Not all of her roles after that were quite as magical, but her turn as a desperate drug addict in "Requiem for a Dream" established her as a serious actress.

And "A Beautiful Mind" would make her a household name. Starring opposite Russell Crowe, she played the wife of the brilliant but tortured mathematician John Nash.

"How emotionally draining was that movie?" Smith asked.

"It was very demanding in that way. But also I was just so grateful to have the opportunity.

"I remember reading the script and thinking, 'God, if they'd give me this job, I won't ask for another good job again, I promise.' I shouldn't have made that promise! But I felt very strongly about it. I felt very grateful to be there all the time."

For her performance Connelly came away with an Oscar -- and, it turns out, a whole lot more.

Paul Bettany was also in the movie, and though they never shared a scene, they caught each other's eye.

Director Ron Howard knew something was up: "On the very last day of shooting 'Beautiful Mind,' Paul was kinda playing his guitar, and he's a pretty good musician. And I felt like she was not just listening to the song. I thought she was really connecting. And my director's eye was telling me there's a little electricity there!"

Smith asked Bettany about the guitar: "Oh, I'm here to tell you, if you're gonna marry up, guitars work, okay? That's for all the boys out there if you're intending on marrying up. They fall for the guitar thing, yep."
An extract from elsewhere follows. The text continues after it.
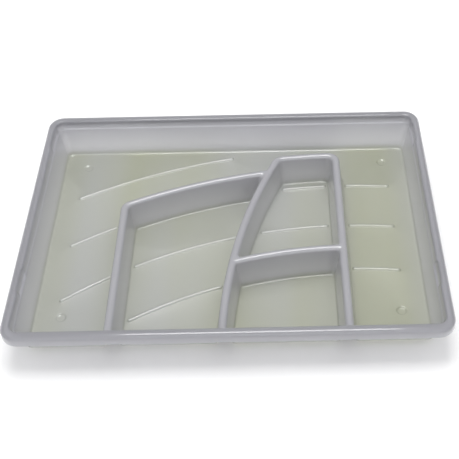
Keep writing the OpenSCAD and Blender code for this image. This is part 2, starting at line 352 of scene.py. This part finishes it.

There was a "moment," but neither acted on it, until September 11, 2001, when Bettany was in Italy and saw that New York City -- Connelly's city -- was under attack. "Like so many people in that moment, my life changed," he said. "I went home to this house and spent two days trying to ring this woman in New York City that I sort of really barely knew.

"I couldn't get through; nobody could get through to New York. 'But why am I ringing this woman up that I barely know for the last 48 hours? Ohhhhh.' I sorta realized I was in love. And I finally got through to her. And I said, 'I'm coming over, and let's get together.' And she said, 'Yes.'

"Which was surprising."

They were married New Year's Day 2003, and have two children together.

"Shelter" is their most recent baby.

She may have that stern look on her face, but Jennifer Connelly says behind it all is a grateful heart.

"I'm really blessed," she said. "I love my job. Love going to work. I just love it. I love getting it, I love preparing for it. I love the whole process. I love the whole ritual. I'm really very lucky. Lucky girl."